The Daleks were terrifying back in 1963/4 because we didn't know they were men in tin cans. They look genuinely inhuman, and are thus terrifying.

The Angels took that concept one step further. They have decidedly humanoid features, but with one important exception: thanks to some very talented dancers and the magic of computer effects, they appear to be completely frozen. The first time I saw "Blink" I'd assumed that they were a mix of props and CGI, because I didn't for one second think that real people could freeze so effectively like that. You don't realize that they're people in suits.

And all that nonsense in "The Time of Angels" about the things that hold the image of an Angel become Angels themselves - that wasn't necessary.
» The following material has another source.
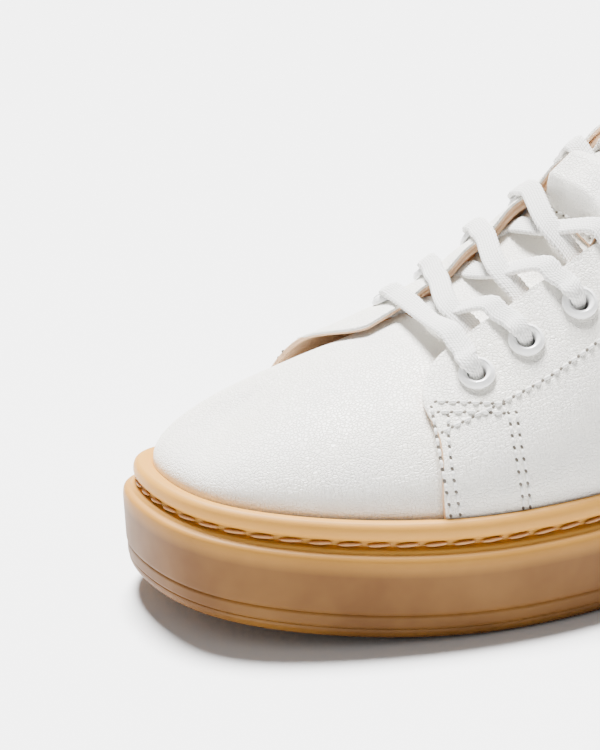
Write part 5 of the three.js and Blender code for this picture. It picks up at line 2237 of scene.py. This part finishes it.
@dataclass(frozen=True)
class Studio:
    """Plain pale floor, soft light and the camera, in the row frame."""

    azimuth: float = 64.0
    elevation: float = 17.0
    distance: float = 490.85
    roll: float = -2.74
    target: tuple = (-0.19, -103.15, 62.48)
    lens: float = 86.4
    sky: float = 0.33

    def camera(self) -> None:
        """Places the camera at its angle round the target, rolled a little."""
        a, e, r = (math.radians(x) for x in (self.azimuth, self.elevation, self.roll))
        back = Vector((math.sin(a) * math.cos(e), -math.cos(a) * math.cos(e), math.sin(e)))
        right = Vector((math.cos(a), math.sin(a), 0.0))
        up = back.cross(right)
        turned_right = right * math.cos(r) + up * math.sin(r)
        turned_up = up * math.cos(r) - right * math.sin(r)
        place = (Vector(self.target) + back * self.distance) * MM
        data = bpy.data.cameras.new("camera")
        data.lens = self.lens
        data.sensor_width = 36.0
        data.clip_start = 0.01
        camera = in_scene("camera", data)
        turn = Matrix((turned_right, turned_up, back)).transposed().to_4x4()
        camera.matrix_world = Matrix.Translation(place) @ turn
        bpy.context.scene.camera = camera

    def floor(self) -> None:
        """Large plain floor."""
        size = 6000.0
        corners = size * np.array([(-1, -1, 0), (1, -1, 0), (1, 1, 0), (-1, 1, 0)], float)
        mesh = bpy.data.meshes.new("floor")
        mesh.from_pydata((corners * MM).tolist(), [], [(0, 1, 2, 3)])
        piece = in_scene("floor", mesh)
        material, graph, shader, _ = start_material("pale_floor")
        graph.feed(shader, {"Base Color": (0.84, 0.84, 0.84, 1), "Roughness": 0.9,
                            "Specular IOR Level": 0.1})
        mesh.materials.append(material)

    def light(self, name: str, place: tuple, spread: float, strength: float) -> None:
        """Distant soft light that comes from the direction of a place, spread over an angle.

        Args:
            name: the light's name.
            place: where it comes from.
            spread: its angle in degrees.
            strength: its strength.
        """
        data = bpy.data.lights.new(name, "SUN")
        data.energy, data.angle = strength, math.radians(spread)
        lamp = in_scene(name, data)
        lamp.location = place
        lamp.rotation_euler = Vector(place).to_track_quat("Z", "Y").to_euler()

    def build(self) -> None:
        """Builds the camera, the floor and the lights."""
        self.camera()
        self.floor()
        world = bpy.data.worlds.new("studio_air")
        bpy.context.scene.world = world
        world.use_nodes = True
        sky = world.node_tree.nodes["Background"]
        sky.inputs["Color"].default_value = (1.0, 1.0, 1.0, 1)
        sky.inputs["Strength"].default_value = self.sky
        self.light("overhead_softbox", (-0.46, 0.14, 1.15), 20.0, 21.5)
        self.light("front_softbox", (-0.2, -1.2, 0.9), 60.0, 0.25)


def main() -> None:
    """Builds the studio and the shoe."""
    logging.basicConfig(level=logging.INFO, format="%(message)s")
    Studio().build()
    Sole().build()
    Insole().build()
    Upper().build()
    Tongue().build()
    EYESTAY.build()
    Lace().build()


if __name__ == "__main__":
    main()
The Angels are already terrifying; the end of "Blink" revealed that any statue, anywhere could be an Angel in disguise. It's like saying the Daleks are extra scary because they can fly. Well, no, a Dalek is scary because it's a Nazi in an impenetrable suit of armor and it honestly believes you should die, and unless you're in Death to the Daleks, it's got the means of killing you at its disposal.

So the new monsters are called the Silence and their big shtick is they can make you forget you saw them. See, Moffat's got this whole notion that monsters aren't scary in and of themselves and thus need extra imbued powers. No four-year-old watching this is really going to get it. At all. A four-year-old watching "Blink" might not get why the Angels can't move on-screen, but they'll still be terrified.

Moffat's best monsters have been based on primal fears: the Vashta Nerada exploit a very basic fear of the dark (and, incidentally, this is why the fear-heavy "Silence in the Library" is a lot better than the technobabble-Matrix-whatever-filled "Forest of the Dead," lingering resentment about the River-Doctor plot being pinched from Audrey Niffeneger notwithstanding). The Weeping Angels are things that move when you're not looking at them; you turn back and bam! they're suddenly right in your face. The virus in "The Empty Child" was creepy primarily because it was a kid - no parent wants their kid turned into a monster, and no little boy wants that to happen to his best friend.

In contrast, Moffat's worst monsters - the clockwork droids in "Girl in the Fireplace" and the Smilers in "The Beast Below" have so flagrantly been people in suits, with nothing really to differentiate them from any other man-in-a-mask. Ooooh, their heads turn 'round. Scary. Not.

Moffat doesn't work on an intellectual level. No, I'm not saying his scripts are stupid; one thing I love about "The Empty Child/The Doctor Dances" is that the Chekov's Gun is actually very subtly introduced early on. What I'm saying is that he doesn't, or shouldn't, go for your brain. Because the concept that my computer might become an Angel if I pause "Blink" for too long isn't nearly as frightening as "Blink" itself.

And that is why I think the Silence is/are going to be a dud. They rely on a high concept, rather than a basic primal fear, whereas Moffat is better with the latter.